O diretor de Fiscalização afirmou que o sistema financeiro brasileiro é bem capitalizado, mas que ajustes são necessários para refletir o novo cenário de mercado. “Não acredito em uma IP com capital mínimo de R$ 1 milhão. Trazer esse número para a faixa entre R$ 9 milhões e R$ 32 milhões, operando com Pix, é algo importante neste momento”, disse. Veja os aumentos abaixo:

Fonte: Banco Central | Imagem: print da apresentação

Ele disse ainda que o BC espera “um processo de saída organizada ou de reorganização societária” de parte dessas empresas, sem necessidade de liquidação, e reforçou que “não se trata de abandonar a agenda de inovação”, mas de “elevar a régua” para a atuação de IPs, SCDs, SEPs e demais players do sistema.

De acordo com Vivan, as novas regras substituem um modelo em vigor desde 1994 e reflete a diversificação dos negócios e das tecnologias financeiras.

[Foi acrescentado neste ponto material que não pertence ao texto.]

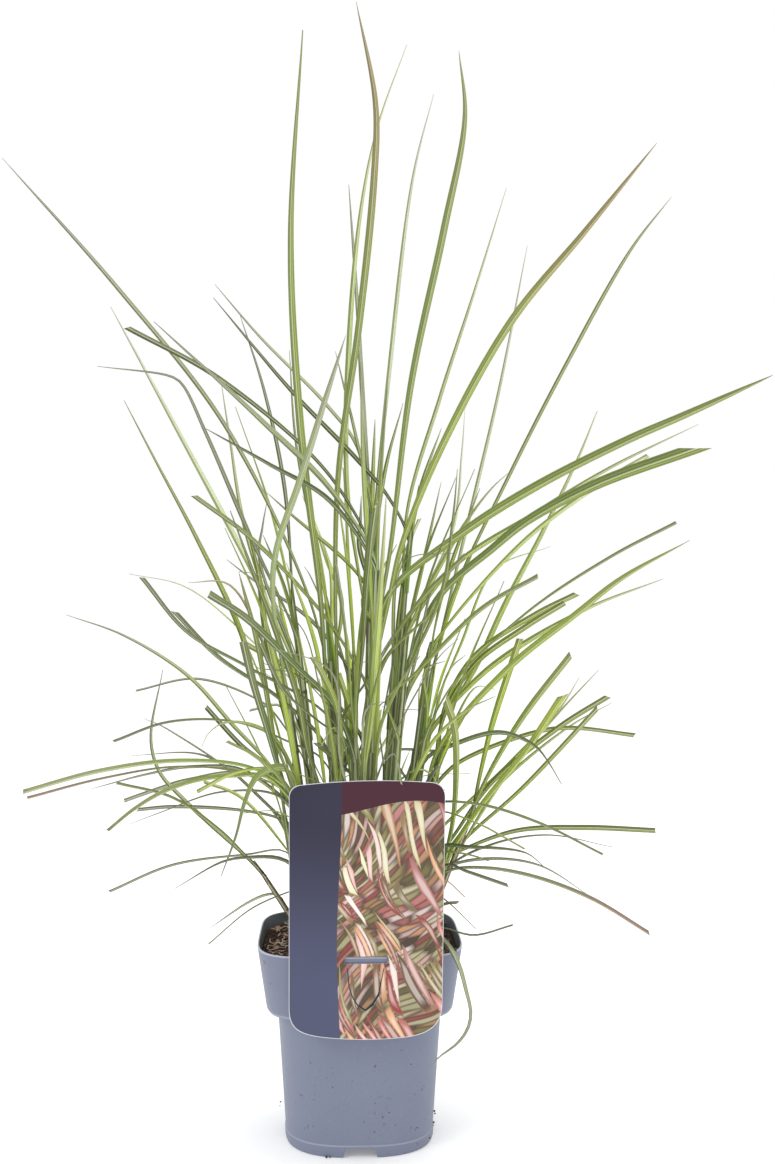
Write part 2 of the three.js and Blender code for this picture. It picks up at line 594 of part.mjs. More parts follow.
// A leafy stem: a slim sheathed stalk with its blades grown on it
function leafyStem(stem) {
  const stalk = [SOIL_TOP - SOCKET_DEPTH, LEAN_START];
  const rise = stem.top - LEAN_START;
  const joints = Math.max(1, Math.round(rise / 80));
  for (let i = 1; i <= joints; i++) {
    stalk.push(LEAN_START + (rise * i) / joints);
  }
  const rings = stalk.map((z) => {
    const p = onStem(stem, z);
    return disc(p.x, p.y, z, stemRadius(stem, z), STEM_SIDES);
  });
  rings.push([onStem(stem, stem.top + SHEATH_TIP)]);
  return stem.blades.reduce((grown, blade) => grown.add(bladeSolid(blade)), loft(rings));
}

function stemRadius(stem, z) {
  const part = Math.max(z - LEAN_START, 0) / (stem.top - LEAN_START);
  return THREE.MathUtils.lerp(STEM_RADIUS, 0.6 * STEM_RADIUS, part);
}

// The plain hole in the soil that a stem stands in
function stemSocket(stem) {
  const heights = [SOIL_TOP - SOCKET_DEPTH - FIT, LEAN_START - 0.1];
  return loft(heights.map((z) => disc(stem.x, stem.y, z, STEM_RADIUS + FIT, STEM_SIDES)));
}

// A solid as a mesh of the scene, without loose scraps and edges too short to matter
function mesh(name, body, material) {
  const whole = body.decompose().reduce((best, piece) => (piece.volume() > best.volume() ? piece : best));
  const { vertProperties, triVerts } = whole.simplify(FINEST).getMesh();
  const geometry = new THREE.BufferGeometry();
  geometry.setAttribute('position', new THREE.BufferAttribute(vertProperties, 3));
  geometry.setIndex(new THREE.BufferAttribute(triVerts, 1));
  geometry.computeVertexNormals();
  return named(name, geometry, material);
}

function named(name, geometry, material) {
  const piece = new THREE.Mesh(geometry, material);
  piece.name = name;
  return piece;
}

function matt(color, roughness) {
  return new THREE.MeshStandardMaterial({ color, roughness, metalness: 0 });
}

function growClump() {
  const spiral = Array.from({ length: STEM_COUNT }, (_, k) => ({ ...stemPlace(k), top: LEAN_START + 30 }));
  const stems = [...spiral, ...SIDE_SHOOTS].map((stem) => ({ ...stem, blades: [] }));
  const seen = BLADES.map((row) => seenBlade(stems, row));
  const sideways = BLADES.filter(([x, , , , , ...places]) => {
    const [tipX, tipZ] = places.at(-1);
    return Math.abs(tipX - x) > 60 && tipZ < TURNED_TOP && places[0].length === 2;
  });
  const turnedOnes = sideways.map((row, n) => turnedBlade(stems, row, n));
  stems.forEach((stem) => {
    if (!stem.lean) stem.top = Math.max(stem.top, ...stem.blades.map((blade) => blade.root.z + 2));
  });
  const hearts = stems.filter((stem) => !stem.lean).map(heartBlade);
  const beads = stems.flatMap(stemBeads);
  [...seen, ...hearts, ...turnedOnes].forEach((blade) => settle(blade, beads));
  // A blade of the last two kinds that finds no room isn't grown
  stems.forEach((stem) => {
    stem.blades = stem.blades.filter((blade) => seen.includes(blade) || blade.room > 0);
  });
  return stems.filter((stem) => stem.blades.length > 0);
}

const clump = growClump();
const plant = new THREE.Group();
plant.add(mesh('pot', pot(), matt(0x898da2, 0.55)));
plant.add(mesh('soil', soil(clump), matt(0x2d201c, 0.95)));
plant.add(named('label', label(), matt(0x565a7c, 0.35)));
clump.forEach((stem, k) => {
  const green = new THREE.Color().setHSL(0.24 + 0.02 * Math.sin(k * 2.1), 0.4, 0.42 + 0.06 * Math.sin(k * 1.3));
  plant.add(mesh(`stem_${String(k + 1).padStart(2, '0')}`, leafyStem(stem), matt(green, 0.6)));
});

// The origin: the middle of the whole plant's box, on the surface it stands on
const box = new THREE.Box3().setFromObject(plant, true);
const middle = box.getCenter(new THREE.Vector3());
plant.position.set(-middle.x, -middle.y, -box.min.z);
plant.updateMatrixWorld(true);

export default plant;
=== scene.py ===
"""A potted dwarf Chinese silver grass: leafy stems in a square nursery pot, with a plant label on its rim.
Metres, +Z up, the label at the front, -Y. Sizes written in millimetres are turned to metres by MM."""

import math

import bmesh
import bpy
import numpy as np
from mathutils import Matrix, Vector


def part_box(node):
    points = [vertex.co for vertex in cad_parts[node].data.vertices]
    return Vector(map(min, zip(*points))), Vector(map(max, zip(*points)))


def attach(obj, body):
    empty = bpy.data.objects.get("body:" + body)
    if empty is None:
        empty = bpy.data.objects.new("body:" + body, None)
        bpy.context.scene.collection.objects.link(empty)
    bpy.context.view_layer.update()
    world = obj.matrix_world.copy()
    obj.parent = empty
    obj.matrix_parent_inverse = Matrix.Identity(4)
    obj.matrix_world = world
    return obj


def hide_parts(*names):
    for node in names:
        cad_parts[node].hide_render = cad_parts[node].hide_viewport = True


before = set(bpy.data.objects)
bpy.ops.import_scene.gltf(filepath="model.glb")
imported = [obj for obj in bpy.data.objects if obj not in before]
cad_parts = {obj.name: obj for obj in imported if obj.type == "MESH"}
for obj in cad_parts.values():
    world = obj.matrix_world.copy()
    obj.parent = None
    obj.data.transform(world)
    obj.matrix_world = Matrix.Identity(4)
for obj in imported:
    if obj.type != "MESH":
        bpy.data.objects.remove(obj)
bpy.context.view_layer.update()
MM = 0.001

# The pot
# Blue-grey polypropylene, thermoformed in one: a foot ring with four notches, a tapering body with a rounded
# square section, and a wide collar with a thin rim. Matt outside, splashed with soil. The inner face is dull
# and painted dark as shade, and light lines painted along the rim's lip, the collar's foot and the foot ring
# are highlights.
RIM_WIDTH = 134
POT_HEIGHT = 133
WALL = 1.3
COLLAR_FOOT = 91
COLLAR_FOOT_WIDTH = 123.5
BODY_TOP = 88.5
BODY_TOP_WIDTH = 108
FOOT_WIDTH = 98
FOOT_HEIGHT = 7
NOTCH_HEIGHT = 6
NOTCH_WIDTH = 18
NOTCH_FLARE = 2.5
DRAIN_RADIUS = 4
DRAIN_FROM_AXIS = 30
POT_TURN = math.radians(2)
POT_SIDES = 176
SHARPEST_BEND = math.radians(28)

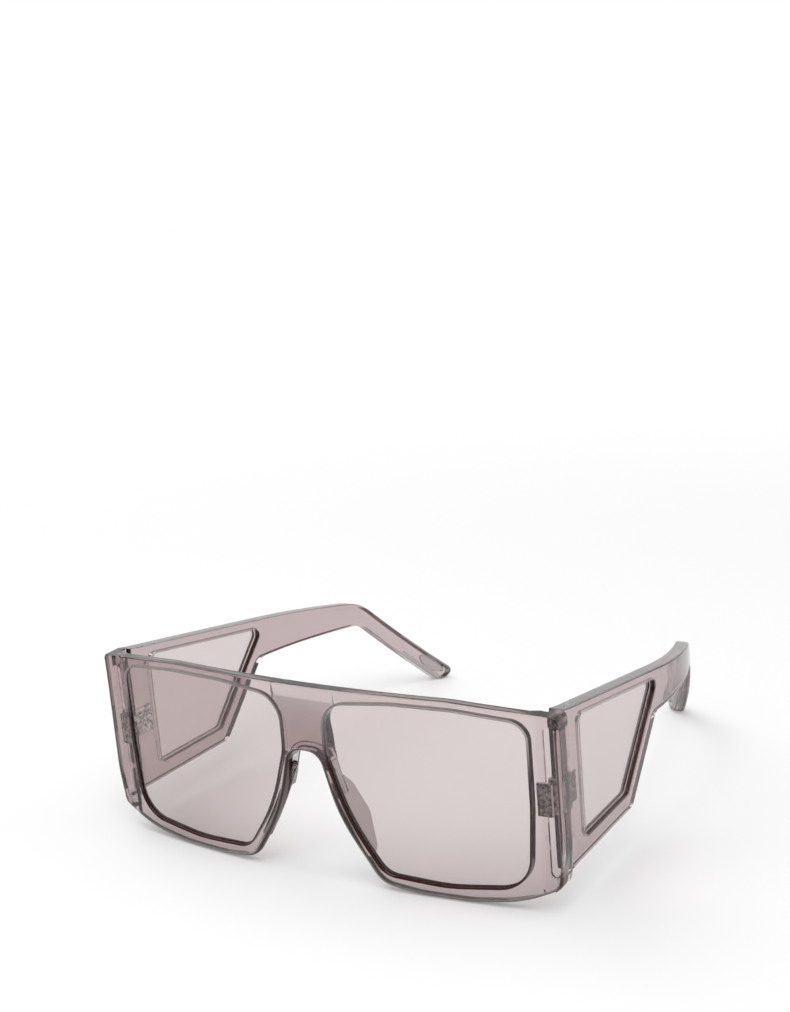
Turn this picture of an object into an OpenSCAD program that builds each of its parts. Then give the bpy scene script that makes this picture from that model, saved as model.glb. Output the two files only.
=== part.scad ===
// Oversized flat-top sunglasses with side lenses, standing open on their rims and temple tips.
// +X is the wearer's left, +Y runs back along the temples, +Z is up. Left parts are at +X.

/* [Front lenses] */
// Width of one front lens opening
lens_w = 58.2; // [56:0.1:61]
// Height of one front lens opening
lens_h = 49.4; // [46:0.1:53]
// Thickness of all four lenses
lens_t = 1.9; // [1.6:0.1:2.1]
// Depth that a lens edge reaches into its groove
groove_d = 0.6; // [0.4:0.1:0.8]
// Clearance between a lens and its groove
lens_gap = 0.05; // [0.03:0.01:0.08]

/* [Front frame] */
// Distance between the two lens openings across the bridge
bridge_w = 14.3; // [13:0.1:16]
// Height of the bridge from the nose arch to the top edge
bridge_h = 19.1; // [17.5:0.1:20.5]
// Depth of the bridge behind the rest of the front
bridge_d = 2.8; // [2:0.1:3.4]
// Width of the nose arch at its top, before its corners are rounded
arch_w = 9.4; // [8.6:0.1:10.4]
// Width from a lens opening to the outer side
side_w = 8.7; // [8.2:0.1:9.4]
// Height of the brow above a lens
brow_h = 2.8; // [2.2:0.1:3.6]
// Height of the rim below a lens
rim_low = 4; // [3.4:0.1:4.8]
// Width of the rim beside the nose
rim_nose = 3.2; // [2.6:0.1:3.6]
// Thickness of the front from front to back
front_t = 3.2; // [3:0.1:3.5]
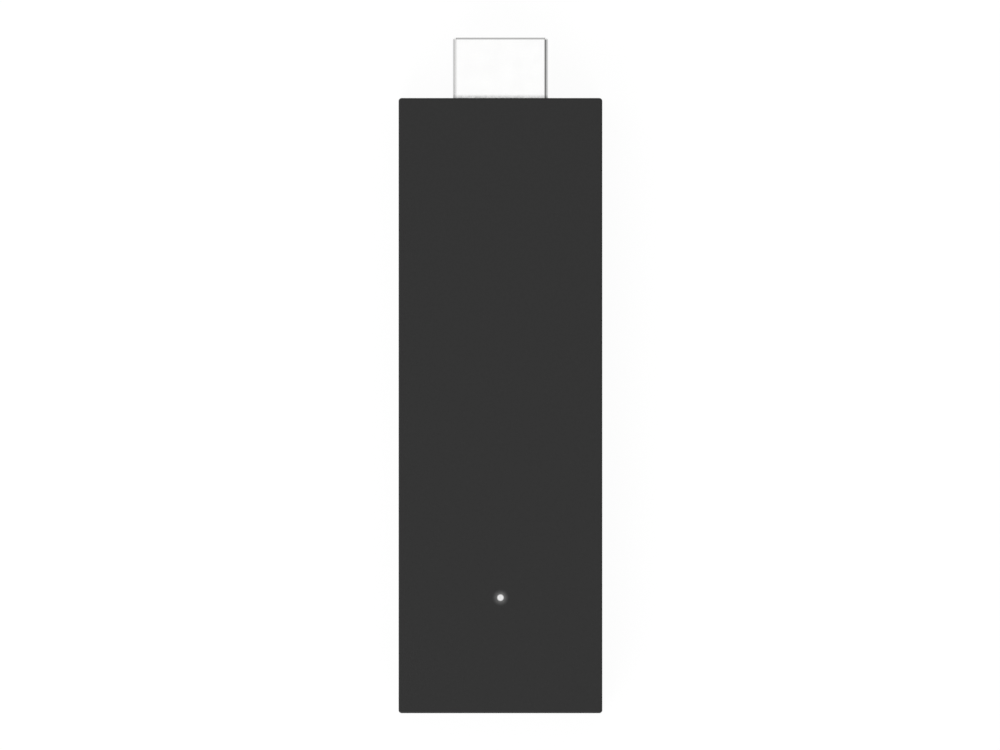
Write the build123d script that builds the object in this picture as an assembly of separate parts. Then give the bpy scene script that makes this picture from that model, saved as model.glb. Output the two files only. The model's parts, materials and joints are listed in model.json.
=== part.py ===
from build123d import *
import os

# Streaming stick: a slim moulded case with a video plug at one end and a power socket at the other.
# Millimetres. The stick lies on its back: X runs across it, Y from the power end to the tip of the video
# plug, and Z from the back face up to the front face. The origin is on the back face, under the middle of
# the overall length.

# Case
BODY_WIDTH = 29.8
BODY_LENGTH = 90.0
BODY_THICKNESS = 12.4
CORNER_RADIUS = 0.45
INNER_CORNER_CUT = 0.4
FRONT_EDGE_RADIUS = 0.3
REAR_EDGE_RADIUS = 0.4
SIDE_WALL = 1.5
FRONT_WALL = 1.9
REAR_WALL = 1.7
RIB_THICKNESS = 0.8
ROOT = 0.2

# Seam between the two covers: a narrow shadow gap with a lip behind it
SEAM_HEIGHT = 4.8
SEAM_GAP = 0.25
LIP_INSET = 0.9
LIP_HEIGHT = 0.9
LIP_CLEARANCE = 0.1

# Video plug: a 19-contact D-shaped plug, wide side towards the front face
PLUG_REACH = 8.9
PLUG_WIDTH = 13.9
PLUG_HEIGHT = 4.45
PLUG_BASE_WIDTH = 10.1
PLUG_SHOULDER = -0.1
PLUG_CORNER_RADIUS = 0.6
PLUG_SHEET = 0.3
PLUG_LENGTH = 14.45
PLUG_MOUTH_BEVEL = 0.2
PLUG_MOUTH_LEAD = 0.27
PLUG_CLEARANCE = 0.15
SEAM_SLIT = 0.08
KEY_BACK = 4.2
KEY_HALF_LENGTH = 0.9
KEY_WIDTH = 1.2
KEY_FLARE = 0.3
LATCH_HOLE_BACK = 5.2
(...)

Na visão do diretor de Regulação, as mudanças “nivelam todos na mesma régua” e criam condições mais equilibradas de competição. “Queremos um sistema saudável para enfrentar riscos que venham a surgir.”

Prazo de adaptação

Para que as instituições já em operação — e também aquelas com pedidos de autorização ou ampliação de atividades ainda em análise pelo BC — possam se ajustar às novas regras, foi definido o seguinte cronograma de transição:

  • Até 30 de junho de 2026: deve ser mantido o capital social integralizado e o patrimônio líquido mínimos exigidos pelas regras anteriores.
  • De 1º de julho de 2026 a 31 de dezembro de 2027: esse valor deve ser acrescido gradualmente da diferença positiva entre o valor exigido pelas novas regras e o anterior, nos seguintes percentuais:
    – 25% até 31 de dezembro de 2026
    – 50% até 30 de junho de 2027
    – 75% até 31 de dezembro de 2027

As novas medidas estão na Resolução Conjunta n° 14 e na Resolução BCB nº 517.